Recently the genus Eupatorium has been separated into several genera, with the purplish-flowered species subsumed under a new genus Eutrochium. Though this complicates the classification system, it brings the benefit of one-to-one correspondence between the scientific name and the common name of each plant genus — Eupatorium for the bonesets, and Eutrochium for the Joe-Pye-weeds. White Snakeroot (Ageratina altissima), also used to be included in Eupatorium.
The Woodstock-Saugerties area boasts three species of Joe-Pye-weed — spotted Joe-Pye-weed (Eutrochium maculatum), hollow Joe-Pye-weed (Eutrochium fistulosum) and sweet Joe-Pye-weed (Eutrochium purpureum) with a vanilla-like fragrance.

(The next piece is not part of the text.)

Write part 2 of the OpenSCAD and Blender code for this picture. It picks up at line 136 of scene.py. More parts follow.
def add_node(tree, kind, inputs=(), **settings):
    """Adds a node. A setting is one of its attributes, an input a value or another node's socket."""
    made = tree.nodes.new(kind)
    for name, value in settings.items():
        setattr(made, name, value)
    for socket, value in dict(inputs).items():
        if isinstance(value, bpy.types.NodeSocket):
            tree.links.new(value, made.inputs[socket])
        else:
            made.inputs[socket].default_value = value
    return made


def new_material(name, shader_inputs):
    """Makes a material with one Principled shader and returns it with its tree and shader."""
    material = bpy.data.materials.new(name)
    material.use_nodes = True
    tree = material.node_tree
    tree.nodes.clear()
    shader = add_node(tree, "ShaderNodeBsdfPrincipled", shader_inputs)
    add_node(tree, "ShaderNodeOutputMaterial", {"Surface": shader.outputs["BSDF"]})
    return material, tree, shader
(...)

The one towering over our pond is spotted Joe.
Joe-Pye-weed’s domed clusters of pinkish fragrant flowers set bloom in mid-summer, just as the second flights of many butterflies commence. With such opportune timing it is a tremendous attraction for Lepidoptera. The characteristically robust plants and prolific flowers (hundreds of individual blooms, and fresh ones opening daily) accommodate all comers with ample seats at the bar.
In the few last weeks we’ve seen as many butterflies at our stand of Joe-Pye-weed as we’ve seen at the butterfly bush (Buddleia davidii). Joe seems to say “Come one, come all, large and small.” The list so far exceeds ten, including giant swallowtail, spicebush swallowtail, tiger swallowtail, great spangled fritillary, monarch, cabbage white, silver-spotted skipper, hummingbird clearwing moth, and several small skippers and gossamer-wings that were too quick for us to identify. One small skipper, however, stayed long enough to peg as Zabulon skipper (Poanes zabulon), a southern species we had not yet recorded this far north.

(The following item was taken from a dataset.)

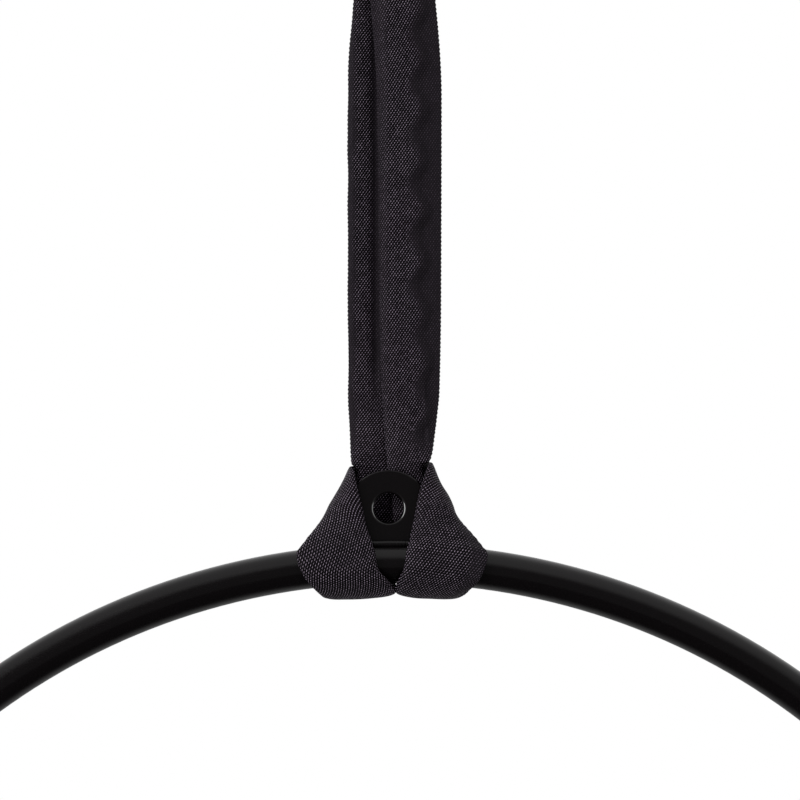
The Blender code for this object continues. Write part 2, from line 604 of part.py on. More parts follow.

The biggest butterflies — swallowtails, fritillaries and monarchs — flutter from flower to flower, sparring sometimes. Or they sail out and away, then return quickly or disappear for longer periods. Some butterflies bar-hop, moving back and forth between the Joe-Pye and a nearby butterfly bush, as if comparing the vintage and the ambience. We recognize individuals of the same species sometimes, by color differences or by wing damage, apparently nicks (from sharp twigs?) and nips (from bird attacks?).

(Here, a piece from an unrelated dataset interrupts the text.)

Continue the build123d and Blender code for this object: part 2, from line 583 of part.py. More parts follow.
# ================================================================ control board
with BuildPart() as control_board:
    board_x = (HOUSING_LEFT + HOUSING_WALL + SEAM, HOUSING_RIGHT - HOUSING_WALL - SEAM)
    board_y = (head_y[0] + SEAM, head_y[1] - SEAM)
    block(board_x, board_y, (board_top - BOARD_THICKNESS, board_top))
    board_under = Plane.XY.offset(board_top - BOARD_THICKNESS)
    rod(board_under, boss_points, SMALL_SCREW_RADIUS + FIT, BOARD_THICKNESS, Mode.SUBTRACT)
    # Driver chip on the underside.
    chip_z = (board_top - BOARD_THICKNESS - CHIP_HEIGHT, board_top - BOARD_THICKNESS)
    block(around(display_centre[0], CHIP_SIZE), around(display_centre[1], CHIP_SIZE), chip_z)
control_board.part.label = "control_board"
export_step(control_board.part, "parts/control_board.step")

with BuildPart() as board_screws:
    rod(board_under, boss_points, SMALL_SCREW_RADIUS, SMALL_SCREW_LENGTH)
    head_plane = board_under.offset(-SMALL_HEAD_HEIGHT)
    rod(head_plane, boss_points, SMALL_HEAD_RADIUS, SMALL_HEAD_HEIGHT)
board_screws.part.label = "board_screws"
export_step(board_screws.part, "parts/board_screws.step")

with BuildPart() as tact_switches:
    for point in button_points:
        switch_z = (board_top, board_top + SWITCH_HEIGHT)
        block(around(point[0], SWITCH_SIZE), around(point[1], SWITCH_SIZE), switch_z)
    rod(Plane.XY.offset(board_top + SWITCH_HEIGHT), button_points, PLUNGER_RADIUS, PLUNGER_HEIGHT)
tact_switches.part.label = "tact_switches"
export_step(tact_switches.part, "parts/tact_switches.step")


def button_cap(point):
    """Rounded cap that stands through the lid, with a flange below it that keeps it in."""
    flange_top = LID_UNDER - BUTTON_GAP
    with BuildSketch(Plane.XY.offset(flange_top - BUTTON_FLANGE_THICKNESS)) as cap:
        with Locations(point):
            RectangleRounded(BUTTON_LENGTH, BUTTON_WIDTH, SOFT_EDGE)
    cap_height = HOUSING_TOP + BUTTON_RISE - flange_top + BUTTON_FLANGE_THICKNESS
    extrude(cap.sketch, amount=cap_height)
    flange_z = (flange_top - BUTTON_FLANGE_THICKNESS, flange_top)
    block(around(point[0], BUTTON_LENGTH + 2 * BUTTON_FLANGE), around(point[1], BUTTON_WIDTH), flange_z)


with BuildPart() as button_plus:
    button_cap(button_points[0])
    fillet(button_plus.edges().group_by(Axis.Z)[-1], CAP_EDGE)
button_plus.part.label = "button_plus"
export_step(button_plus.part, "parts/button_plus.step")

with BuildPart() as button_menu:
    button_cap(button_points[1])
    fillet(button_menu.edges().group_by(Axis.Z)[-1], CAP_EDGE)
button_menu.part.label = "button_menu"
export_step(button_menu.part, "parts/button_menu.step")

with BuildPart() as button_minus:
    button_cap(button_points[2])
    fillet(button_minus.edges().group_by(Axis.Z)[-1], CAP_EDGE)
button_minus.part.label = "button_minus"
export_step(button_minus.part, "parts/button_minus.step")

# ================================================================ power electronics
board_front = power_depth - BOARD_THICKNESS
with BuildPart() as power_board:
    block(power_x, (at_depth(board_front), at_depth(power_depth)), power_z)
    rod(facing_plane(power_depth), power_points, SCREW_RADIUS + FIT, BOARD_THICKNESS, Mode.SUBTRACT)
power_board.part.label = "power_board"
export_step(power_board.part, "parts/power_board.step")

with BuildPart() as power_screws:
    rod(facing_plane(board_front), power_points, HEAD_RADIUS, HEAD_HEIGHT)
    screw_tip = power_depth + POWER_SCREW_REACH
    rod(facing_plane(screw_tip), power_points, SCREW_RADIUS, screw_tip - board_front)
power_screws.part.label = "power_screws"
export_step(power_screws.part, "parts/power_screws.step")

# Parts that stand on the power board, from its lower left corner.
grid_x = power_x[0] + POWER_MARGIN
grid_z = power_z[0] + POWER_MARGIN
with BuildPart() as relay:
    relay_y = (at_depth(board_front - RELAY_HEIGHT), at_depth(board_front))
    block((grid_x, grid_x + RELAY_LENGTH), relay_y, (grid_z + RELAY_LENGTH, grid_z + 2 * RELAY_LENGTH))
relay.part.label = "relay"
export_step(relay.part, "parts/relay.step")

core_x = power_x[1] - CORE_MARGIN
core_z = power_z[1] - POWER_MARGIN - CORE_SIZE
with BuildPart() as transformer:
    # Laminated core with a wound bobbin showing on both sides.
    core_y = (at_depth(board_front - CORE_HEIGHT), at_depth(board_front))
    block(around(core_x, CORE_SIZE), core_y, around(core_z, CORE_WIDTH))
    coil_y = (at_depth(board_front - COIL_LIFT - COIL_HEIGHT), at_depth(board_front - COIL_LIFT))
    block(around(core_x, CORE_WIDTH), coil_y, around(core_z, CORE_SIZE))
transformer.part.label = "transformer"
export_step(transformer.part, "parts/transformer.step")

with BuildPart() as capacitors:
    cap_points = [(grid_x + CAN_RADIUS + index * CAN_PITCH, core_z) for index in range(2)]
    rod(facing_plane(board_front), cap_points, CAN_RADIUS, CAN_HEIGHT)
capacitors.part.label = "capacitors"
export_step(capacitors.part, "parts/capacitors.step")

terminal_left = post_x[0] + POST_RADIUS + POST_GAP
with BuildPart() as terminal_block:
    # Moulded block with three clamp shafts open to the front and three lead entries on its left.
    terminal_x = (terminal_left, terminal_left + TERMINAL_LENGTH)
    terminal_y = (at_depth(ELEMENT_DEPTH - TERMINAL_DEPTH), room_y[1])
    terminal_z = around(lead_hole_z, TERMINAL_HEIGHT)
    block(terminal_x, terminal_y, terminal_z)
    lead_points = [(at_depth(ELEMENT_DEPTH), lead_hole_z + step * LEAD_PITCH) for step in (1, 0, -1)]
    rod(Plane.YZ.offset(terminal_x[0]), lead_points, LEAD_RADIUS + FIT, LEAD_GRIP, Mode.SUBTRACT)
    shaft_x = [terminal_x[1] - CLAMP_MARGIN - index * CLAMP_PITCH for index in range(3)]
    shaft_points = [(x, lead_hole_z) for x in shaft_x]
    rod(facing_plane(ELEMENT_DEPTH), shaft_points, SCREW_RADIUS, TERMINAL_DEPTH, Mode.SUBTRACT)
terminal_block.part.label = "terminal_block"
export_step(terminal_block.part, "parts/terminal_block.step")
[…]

In the last week, the larger, older flower heads on our pond-side Joe-Pye-Weed have lost their nectar and proceeded toward seeding. Only little side heads from lower leaf axils are left to bloom; its season is diminishing. In a friend’s garden a different, brighter red-purple Joe-Pye was fresh and prolific, with the fall monarch butterflies (Danaus plexippus) taking sips while braving lurking Chinese mantids (Tenodera serotina).
The days are getting short and the season late, but if you look around, there’s still time to catch the butterfly show at Joe’s.